When I was a kid harboring dreams of someday creating a nationally syndicated newspaper strip of my own, I was forewarned by the Famous Artists Cartooning Course (a 24-lesson correspondence course I took while in high school) about the liberties individual newspapers would feel entitled to take with my future comic strip, no matter how well I were to write or draw it.

I was instructed to make certain panels — and even whole tiers of panels — expendable in the case of Sunday strips because editors would want the freedom to chop them up, rearrange the panels, and omit whole sections of the strip to save space. Succinct humor would be impossible; there had to be extraneous padding so that the jokes would still make sense after editorial amputations were completed.

I was told to make sure nothing important to a gag or storyline was placed in the bottom quarter-inch of a daily strip, since that section was routinely shaved off by editors who wanted to squeeze more features onto a page even if it cramped the effectiveness of each individual strip.

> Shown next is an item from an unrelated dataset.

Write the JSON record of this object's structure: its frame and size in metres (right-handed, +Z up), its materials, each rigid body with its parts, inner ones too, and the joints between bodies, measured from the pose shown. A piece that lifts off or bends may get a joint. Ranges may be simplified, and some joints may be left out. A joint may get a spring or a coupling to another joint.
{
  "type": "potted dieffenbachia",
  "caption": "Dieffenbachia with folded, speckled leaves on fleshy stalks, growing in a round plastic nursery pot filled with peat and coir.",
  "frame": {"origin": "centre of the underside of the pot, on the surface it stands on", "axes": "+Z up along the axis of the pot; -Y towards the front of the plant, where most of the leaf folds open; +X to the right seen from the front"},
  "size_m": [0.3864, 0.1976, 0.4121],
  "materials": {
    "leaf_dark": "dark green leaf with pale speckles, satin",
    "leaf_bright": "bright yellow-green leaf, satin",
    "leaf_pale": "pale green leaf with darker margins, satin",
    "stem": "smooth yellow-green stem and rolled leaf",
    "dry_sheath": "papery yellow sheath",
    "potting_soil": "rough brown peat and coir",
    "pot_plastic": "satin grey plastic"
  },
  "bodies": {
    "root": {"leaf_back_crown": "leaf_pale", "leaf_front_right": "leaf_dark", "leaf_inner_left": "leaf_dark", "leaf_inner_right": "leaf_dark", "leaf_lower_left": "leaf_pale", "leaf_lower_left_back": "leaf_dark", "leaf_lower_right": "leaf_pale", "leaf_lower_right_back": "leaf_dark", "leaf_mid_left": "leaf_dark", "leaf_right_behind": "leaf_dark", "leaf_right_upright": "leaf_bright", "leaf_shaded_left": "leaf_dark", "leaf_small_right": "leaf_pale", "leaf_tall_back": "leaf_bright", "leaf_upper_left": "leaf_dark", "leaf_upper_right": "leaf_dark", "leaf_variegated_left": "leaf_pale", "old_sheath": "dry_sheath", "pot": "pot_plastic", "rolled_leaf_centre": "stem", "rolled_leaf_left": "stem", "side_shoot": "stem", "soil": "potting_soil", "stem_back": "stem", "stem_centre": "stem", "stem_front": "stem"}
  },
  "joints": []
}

Then came the demand from editors for wholesale shrinkage of all syndicated comic strips all the time. No more Mr. Nice Editor. Page space was money.

Expertly drawn strips like Apartment 3G and Li’l Abner had to begin skimping on dynamic action and/or physical comedy. Atmospheric vistas of Manhattan and Dogpatch had to give way to endless close-ups of characters hunching awkwardly downward in their frames so that their expressive eyebrows would remain in view underneath word balloons that hogged more and more pictorial real estate (since you can’t shrink text too much or it will become illegible).

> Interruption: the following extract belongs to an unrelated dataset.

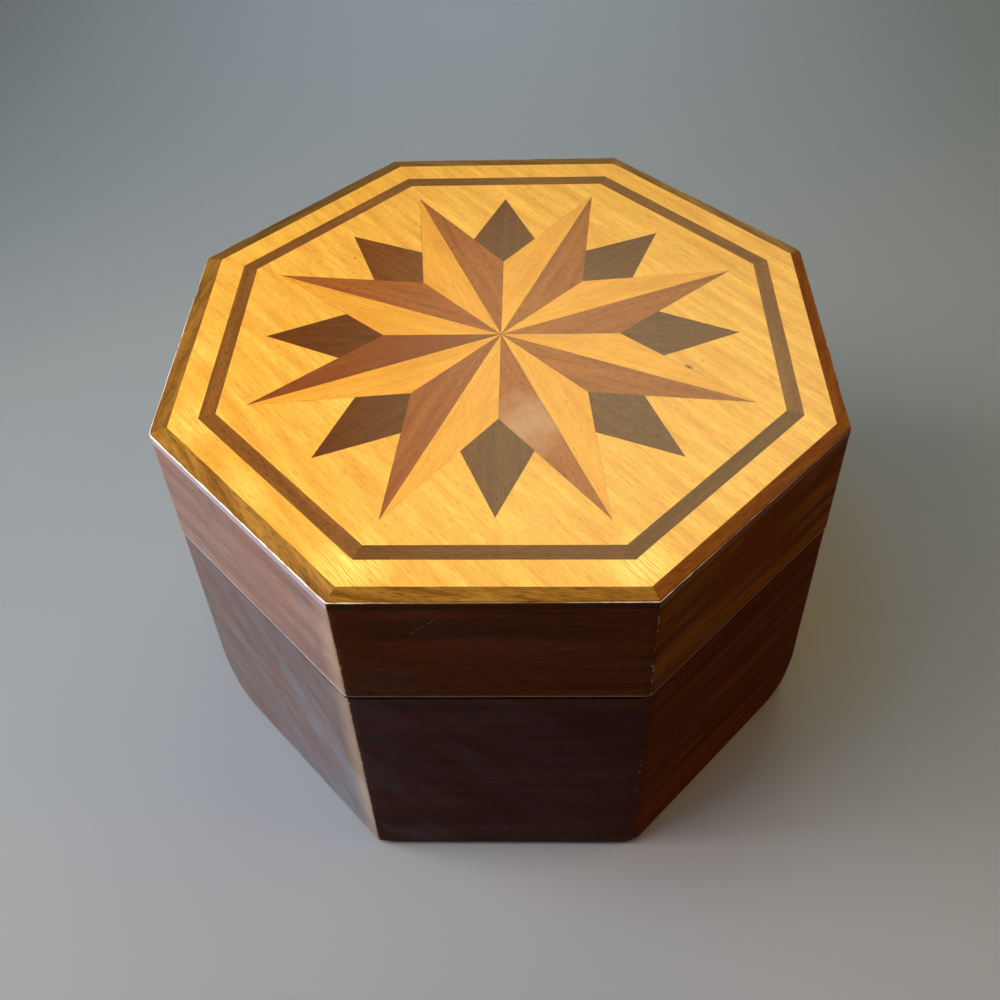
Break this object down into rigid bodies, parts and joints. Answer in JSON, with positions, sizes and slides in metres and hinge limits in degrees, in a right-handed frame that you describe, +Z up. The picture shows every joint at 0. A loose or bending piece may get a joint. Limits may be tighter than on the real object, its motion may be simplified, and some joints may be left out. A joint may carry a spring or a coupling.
{
  "type": "jewelry box",
  "caption": "Octagonal wooden jewelry box with a lift-off lid whose top is inlaid with a split-point star, dark diamonds, a stringing line and a light border.",
  "frame": {"origin": "middle of the underside, on the surface that the box stands on", "axes": "+Z up through the lid; -Y towards the front side, the middle one in the picture; +X to the right as seen from the front"},
  "size_m": [0.15, 0.15, 0.1],
  "materials": {
    "walnut_sides": "polished and worn, semi-gloss, uneven colour",
    "walnut_banding": "polished, semi-gloss, rubbed pale along the outer edge",
    "walnut_stringing": "polished, semi-gloss",
    "walnut_diamonds": "polished, semi-gloss",
    "mahogany_veneer": "polished, semi-gloss",
    "satinwood_veneer": "polished, semi-gloss, fine grain",
    "plain_boards": "bare wood, matt"
  },
  "bodies": {
    "root": {"base_side_1": "walnut_sides", "base_side_2": "walnut_sides", "base_side_3": "walnut_sides", "base_side_4": "walnut_sides", "base_side_5": "walnut_sides", "base_side_6": "walnut_sides", "base_side_7": "walnut_sides", "base_side_8": "walnut_sides", "base_bottom": "plain_boards", "lid_side_1": "walnut_sides", "lid_side_2": "walnut_sides", "lid_side_3": "walnut_sides", "lid_side_4": "walnut_sides", "lid_side_5": "walnut_sides", "lid_side_6": "walnut_sides", "lid_side_7": "walnut_sides", "lid_side_8": "walnut_sides", "lid_board": "plain_boards", "lid_banding_1": "walnut_banding", "lid_banding_2": "walnut_banding", "lid_banding_3": "walnut_banding", "lid_banding_4": "walnut_banding", "lid_banding_5": "walnut_banding", "lid_banding_6": "walnut_banding", "lid_banding_7": "walnut_banding", "lid_banding_8": "walnut_banding", "lid_border": "satinwood_veneer", "lid_stringing_1": "walnut_stringing", "lid_stringing_2": "walnut_stringing", "lid_stringing_3": "walnut_stringing", "lid_stringing_4": "walnut_stringing", "lid_stringing_5": "walnut_stringing", "lid_stringing_6": "walnut_stringing", "lid_stringing_7": "walnut_stringing", "lid_stringing_8": "walnut_stringing", "lid_ground": "satinwood_veneer", "star_dark_1": "mahogany_veneer", "star_dark_2": "mahogany_veneer", "star_dark_3": "mahogany_veneer", "star_dark_4": "mahogany_veneer", "star_dark_5": "mahogany_veneer", "star_dark_6": "mahogany_veneer", "star_dark_7": "mahogany_veneer", "star_dark_8": "mahogany_veneer", "star_light_1": "satinwood_veneer", "star_light_2": "satinwood_veneer", "star_light_3": "satinwood_veneer", "star_light_4": "satinwood_veneer", "star_light_5": "satinwood_veneer", "star_light_6": "satinwood_veneer", "star_light_7": "satinwood_veneer", "star_light_8": "satinwood_veneer", "diamond_1": "walnut_diamonds", "diamond_2": "walnut_diamonds", "diamond_3": "walnut_diamonds", "diamond_4": "walnut_diamonds", "diamond_5": "walnut_diamonds", "diamond_6": "walnut_diamonds", "diamond_7": "walnut_diamonds", "diamond_8": "walnut_diamonds"}
  },
  "joints": []
}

The whole mass diminutivization requirement was grossly insulting to a creatively transcendent art form that in its heyday had spawned timeless classics like Krazy Kat and Little Nemo in Slumberland — strips whose beautifully crafted imagery invited rapt contemplation whether they the pictures were spare or elaborate.

And the disrespect was made even more humiliating by the industry’s requirement that cartoonists cooperate in making the children of their imaginations ever more chop-uppable, rearrangeable, and ready to be mashed tightly into whichever jammed corners of their newspapers could be spared for such frivolous fare

Now of course, everything has been made easier by the digital revolution. Charles M. Schulz needn’t be involved at all in the mutilation of his honored offspring. All that’s required is some art department underling who knows how to mash a masterwork flat with Photoshop.

But maybe this kind of thing doesn’t happen in your local newspaper, just mine.